As a Citizen: BP is a lobbying force. Its stance on climate policy, carbon pricing, and regulations in places like the US, UK, and EU helps shape the rules of the game for everyone. Their net zero pledge, however imperfect, adds pressure on peers like Exxon and Chevron to make similar commitments.
I remember talking to a city planner in the UK who was trying to secure funding for public EV chargers. BP Pulse was both a potential partner and a competitor. Their scale meant they could deploy infrastructure faster, but it also raised concerns about market control. That's BP's influence in action—it's not just about big headlines; it's in the granular details of the energy shift.
The Expert View: Common Misconceptions About BP
After following this company for a long time, here are the two biggest mistakes I see people make.
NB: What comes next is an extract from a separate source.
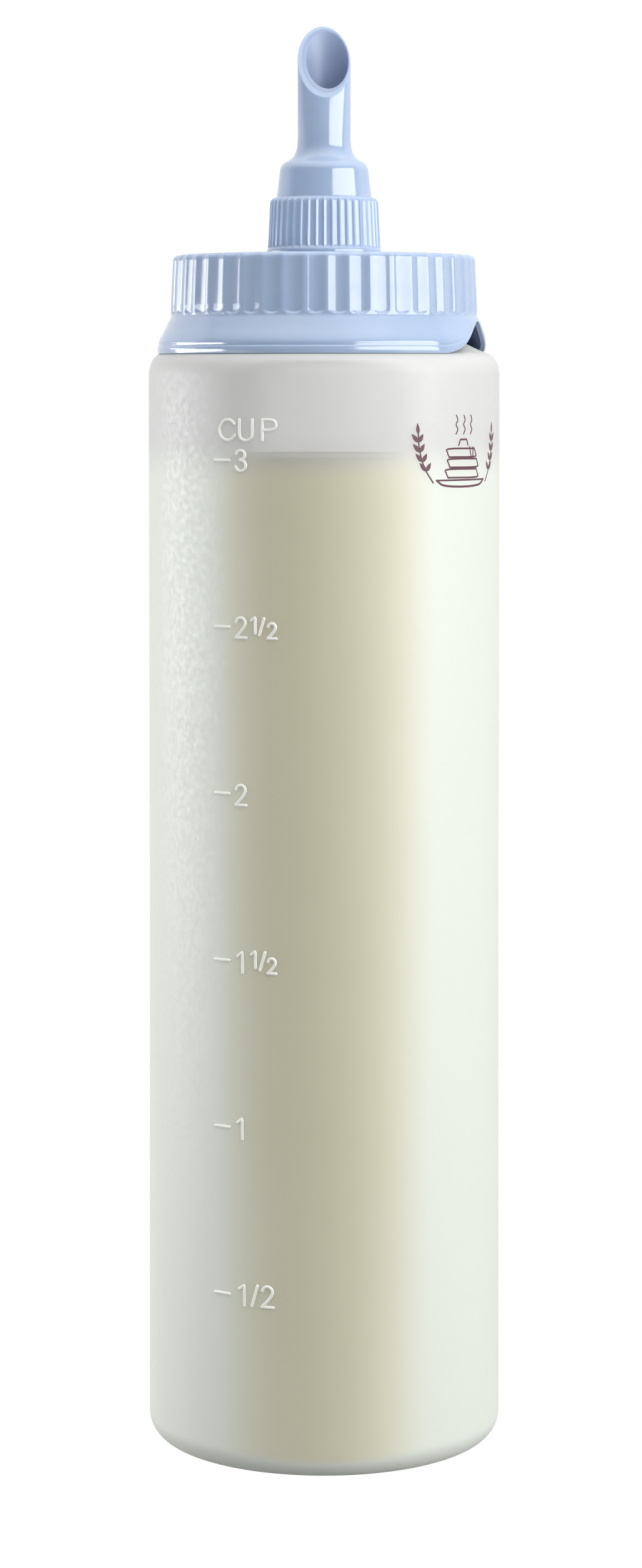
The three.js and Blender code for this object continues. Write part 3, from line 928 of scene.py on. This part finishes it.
# Each lamp's azimuth, distance, height, size, height aimed at, radiance, and whether it is mirrored
LAMPS = {
    "left_low": (-97, 1.0, 0.125, (0.9, 0.23), 0.125, 8.0, True),
    "left_high": (-114, 1.0, 0.285, (0.6, 0.08), 0.285, 3.5, True),
    "front": (38, 0.95, 1.2, (0.8, 0.6), 0.15, 3.6, False),
}
SKY = {"Y": (-0.1, 0.3, 0.05, 1.0), "Z": (0.35, 0.85, 0.0, 1.6)}  # brightness over a direction
FLOOR_HALF = 3.0
FLOOR_Z = -0.0002
FLOOR_SHADE = (-0.15, 0.03, 0.15, 1.0)  # how bright the floor is in reflections, front to back
SIDE_SHARE = 0.7


def lamp(name, centre, size, target, radiance, mirrored):
    """A soft rectangular light at centre, aimed at target; sizes in metres."""
    data = bpy.data.lights.new(name, "AREA")
    data.shape = "RECTANGLE"
    data.size, data.size_y = size
    data.energy = radiance * math.pi * size[0] * size[1]
    light = bpy.data.objects.new(name, data)
    bpy.context.scene.collection.objects.link(light)
    light.location = centre
    light.visible_glossy = mirrored
    way = np.array(target) - np.array(centre)
    yaw = math.atan2(way[1], way[0]) - math.pi / 2
    pitch = math.atan2(way[2], math.hypot(way[0], way[1]))
    light.rotation_euler = (math.pi / 2 + pitch, 0, yaw)


def around_axis(azimuth, distance, z):
    """A point at an azimuth from the front, at a distance from the bottle's axis."""
    a = math.radians(azimuth)
    return distance * math.sin(a), -distance * math.cos(a), z


def make_lights():
    """A large window of three panes, whose two bars show in the cap, and softer lamps."""
    for name, low, high in WINDOW_PANES:
        middle = (low + high) / 2
        centre = around_axis(WINDOW_AZ, WINDOW_AWAY, middle)
        size = (WINDOW_WIDTH, high - low)
        lamp(f"window_{name}", centre, size, (0, 0, middle), WINDOW_LIGHT, True)
    for name, (azimuth, away, z, size, aim, radiance, mirrored) in LAMPS.items():
        lamp(name, around_axis(azimuth, away, z), size, (0, 0, aim), radiance, mirrored)


def make_world():
    """Dim behind the camera and white behind the bottle, with a bright ceiling."""
    world = bpy.data.worlds.new("studio")
    bpy.context.scene.world = world
    world.use_nodes = True
    nodes, links = world.node_tree.nodes, world.node_tree.links
    nodes.clear()
    coords = nodes.new("ShaderNodeTexCoord")
    split = nodes.new("ShaderNodeSeparateXYZ")
    links.new(coords.outputs["Generated"], split.inputs["Vector"])
    both = nodes.new("ShaderNodeMath")
    both.operation = "MAXIMUM"
    for (way, span), socket in zip(SKY.items(), both.inputs):
        links.new(map_range(world.node_tree, split.outputs[way], span), socket)
    seen = nodes.new("ShaderNodeLightPath")
    mix = nodes.new("ShaderNodeMix")
    links.new(seen.outputs["Is Camera Ray"], mix.inputs["Factor"])
    links.new(both.outputs["Value"], mix.inputs["A"])
    mix.inputs["B"].default_value = 1.0
    light = nodes.new("ShaderNodeBackground")
    light.inputs["Color"].default_value = (1, 1, 1, 1)
    links.new(mix.outputs["Result"], light.inputs["Strength"])
    out = nodes.new("ShaderNodeOutputWorld")
    links.new(light.outputs["Background"], out.inputs["Surface"])


def make_floor():
    """A pale floor that meets the background without an edge."""
    made = bpy.data.materials.new("floor_white")
    made.use_nodes = True
    nodes, links = made.node_tree.nodes, made.node_tree.links
    nodes.clear()
    seen = nodes.new("ShaderNodeLightPath")
    white = nodes.new("ShaderNodeEmission")
    coords = nodes.new("ShaderNodeTexCoord")
    split = nodes.new("ShaderNodeSeparateXYZ")
    links.new(coords.outputs["Object"], split.inputs["Vector"])
    side = nodes.new("ShaderNodeMath")
    side.operation = "ABSOLUTE"
    links.new(split.outputs["X"], side.inputs[0])
    reach = nodes.new("ShaderNodeMath")
    reach.operation = "MULTIPLY_ADD"
    links.new(side.outputs["Value"], reach.inputs[0])
    reach.inputs[1].default_value = SIDE_SHARE
    links.new(split.outputs["Y"], reach.inputs[2])
    dim = map_range(made.node_tree, reach.outputs["Value"], FLOOR_SHADE)
    mirrored = nodes.new("ShaderNodeEmission")
    links.new(dim, mirrored.inputs["Strength"])
    shader = nodes.new("ShaderNodeBsdfDiffuse")
    shader.inputs["Color"].default_value = (0.3, 0.3, 0.3, 1)
    last = shader.outputs["BSDF"]
    for ray, emission in (("Is Glossy Ray", mirrored), ("Is Camera Ray", white)):
        mix = nodes.new("ShaderNodeMixShader")
        links.new(seen.outputs[ray], mix.inputs["Fac"])
        links.new(last, mix.inputs[1])
        links.new(emission.outputs["Emission"], mix.inputs[2])
        last = mix.outputs["Shader"]
    out = nodes.new("ShaderNodeOutputMaterial")
    links.new(last, out.inputs["Surface"])
    corners = [(x * FLOOR_HALF, y * FLOOR_HALF, FLOOR_Z) for x, y in ((-1, -1), (1, -1), (1, 1), (-1, 1))]
    mesh = bpy.data.meshes.new("floor")
    mesh.from_pydata(corners, [], [(0, 1, 2, 3)])
    mesh.materials.append(made)
    floor = bpy.data.objects.new("floor", mesh)
    bpy.context.scene.collection.objects.link(floor)


make_lights()
make_world()
make_floor()
bpy.context.scene.view_settings.view_transform = "Standard"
Misconception 1: "BP is just an oil company trying to greenwash." This is too simplistic. The billions going into offshore wind, EV charging, and hydrogen aren't a PR stunt—they're hard-nosed, if risky, capital allocations. The real critique isn't about intent, but about pace and prioritization. Are they investing enough of their fossil fuel windfalls into the transition? Many argue, no, they're still prioritizing share buybacks.
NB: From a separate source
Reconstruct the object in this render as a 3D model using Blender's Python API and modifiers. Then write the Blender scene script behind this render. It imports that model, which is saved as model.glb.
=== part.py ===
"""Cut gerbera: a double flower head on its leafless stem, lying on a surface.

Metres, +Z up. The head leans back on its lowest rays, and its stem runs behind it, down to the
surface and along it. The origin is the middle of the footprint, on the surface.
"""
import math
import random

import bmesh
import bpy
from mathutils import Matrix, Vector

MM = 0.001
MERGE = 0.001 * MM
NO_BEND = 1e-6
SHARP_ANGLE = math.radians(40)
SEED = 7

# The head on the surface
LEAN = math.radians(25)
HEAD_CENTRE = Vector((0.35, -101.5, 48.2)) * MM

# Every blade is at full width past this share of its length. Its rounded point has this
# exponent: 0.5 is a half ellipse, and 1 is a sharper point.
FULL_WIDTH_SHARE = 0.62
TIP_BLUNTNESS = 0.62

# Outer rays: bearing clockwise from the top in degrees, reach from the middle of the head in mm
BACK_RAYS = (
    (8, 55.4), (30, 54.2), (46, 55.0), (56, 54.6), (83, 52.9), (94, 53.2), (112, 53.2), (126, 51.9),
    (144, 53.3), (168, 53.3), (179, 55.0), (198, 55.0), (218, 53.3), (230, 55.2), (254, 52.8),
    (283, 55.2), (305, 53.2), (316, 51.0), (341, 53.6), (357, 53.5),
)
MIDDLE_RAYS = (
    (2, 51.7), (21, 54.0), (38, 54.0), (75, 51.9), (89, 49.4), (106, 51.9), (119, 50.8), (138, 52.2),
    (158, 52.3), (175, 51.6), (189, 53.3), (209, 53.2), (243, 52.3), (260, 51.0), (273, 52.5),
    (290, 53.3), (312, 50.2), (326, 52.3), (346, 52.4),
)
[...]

Misconception 2: "Their renewable business will replace oil profits soon." Dream on. Even by 2030, BP expects the majority of its investment to still go into "resilient hydrocarbons" (oil and gas). The transition is a 30-year journey, not a 5-year flip. Analysts at the International Energy Agency have shown that even in aggressive net-zero scenarios, some level of oil and gas investment is needed for decades to maintain existing infrastructure. BP's challenge is managing that decline while building the new.
The subtle error? Evaluating BP on a single metric. You have to look at it as a portfolio: the high-cash, declining legacy assets funding the growth of lower-cash, future-facing ones. It's ugly, contradictory, and the only way it can possibly work.